If you're reading for the first time - welcome! Please drop by the comments to say hi. If you'd like some tips to interesting faith blogs, I'd like to point out my cohorts at the Open Thou our Lips project. I was pulled into faithblogging by bls (as well as by Sara of Going Jesus), and met LutheranChik and *Christopher through there. (Actually I think this is how I learned about Karen's blog, too.)

I met Mike (a RC deacon) at a mutual friend's ordination and have been following his regular and travel LJs with great wonder since.

They all have very different styles but they are putting it out there and keeping it real. They are an inspiration. I am glad to know them.

Saturday, September 24, 2005

The Cat who Came to Church

Long before I attended St. Spike's regularly, I knew of Brigid, one of the Resident Felines. I first encountered her one Ash Wednesday; I dutifully trooped up to the rail to get my ashes, and was boggled when I trooped back down the side aisle to see a large gray tabby perched placidly on the childrens' toy basket in the front of the nave, calmly observing as a church full of people passed by her. On my second trip down after Communion, I stopped and gave her a scritchie. She accepted it as her due. I was utterly charmed when I read the bulletin later and noted that she (and the other cat) were listed under "staff" (Felines Brigid, Julian).

I heard via the fabulous Sara of Going Jesus of a large, well-loved cat who attended early service at a Berkeley church vocalizing if she desired attention and knew the church and the cat instantly.

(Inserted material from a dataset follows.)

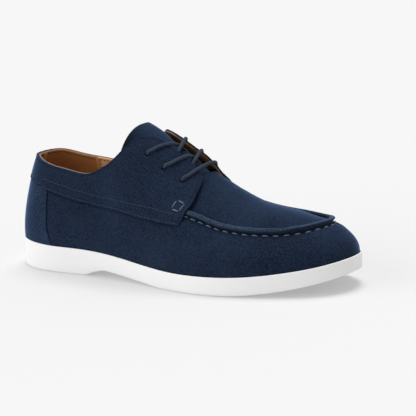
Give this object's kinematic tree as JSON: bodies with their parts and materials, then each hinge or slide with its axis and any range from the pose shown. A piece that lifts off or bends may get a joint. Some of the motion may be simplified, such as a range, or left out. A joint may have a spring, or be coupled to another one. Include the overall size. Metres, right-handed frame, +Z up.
{
  "type": "laced suede moccasin shoe",
  "caption": "Right shoe in dark blue suede with a raised apron seam, open lacing, a tan leather inside and a flat white cup sole.",
  "frame": {"origin": "on the floor under the middle of the heel, at the centre line of the heel's flat", "axes": "+X from the heel to the toe, +Y to the inner side of the foot, +Z up"},
  "size_m": [0.3017, 0.1056, 0.1198],
  "materials": {
    "suede": "napped suede",
    "tongue_suede": "napped suede",
    "sole": "matt moulded",
    "footbed": "smooth",
    "lace": "round waxed braid"
  },
  "bodies": {
    "root": {"outsole": "sole", "upper": "suede", "apron_seam": "suede", "tongue": "tongue_suede", "insole": "footbed", "lace_bar": "lace", "lace_cross_middle": "lace", "lace_cross_top": "lace"}
  },
  "joints": []
}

When I popped into early service myself for the first time, there she was. (I knew she was Brigid, not Julian, because she had allowed me to inspect her collar at the Easter Vigil.) No chance to give her a scritchie, as she was comfortably ensconsced on Dave's lap during the readings and the sermon (although Dave evicted her during the Gospel reading). The chapel felt like a sacred space version of my living room - peaceful, good light, and with a mellow feline in residence. (Usually she would make her rounds and then settle in on one of the chairs for a nap.) I felt, quite literally, at home and decided to stick around. When I started mostly going to 10 am, Brigid was around in the courtyard before and after the services greeting her fan club. (She also usually graced evening classes and committee meetings.)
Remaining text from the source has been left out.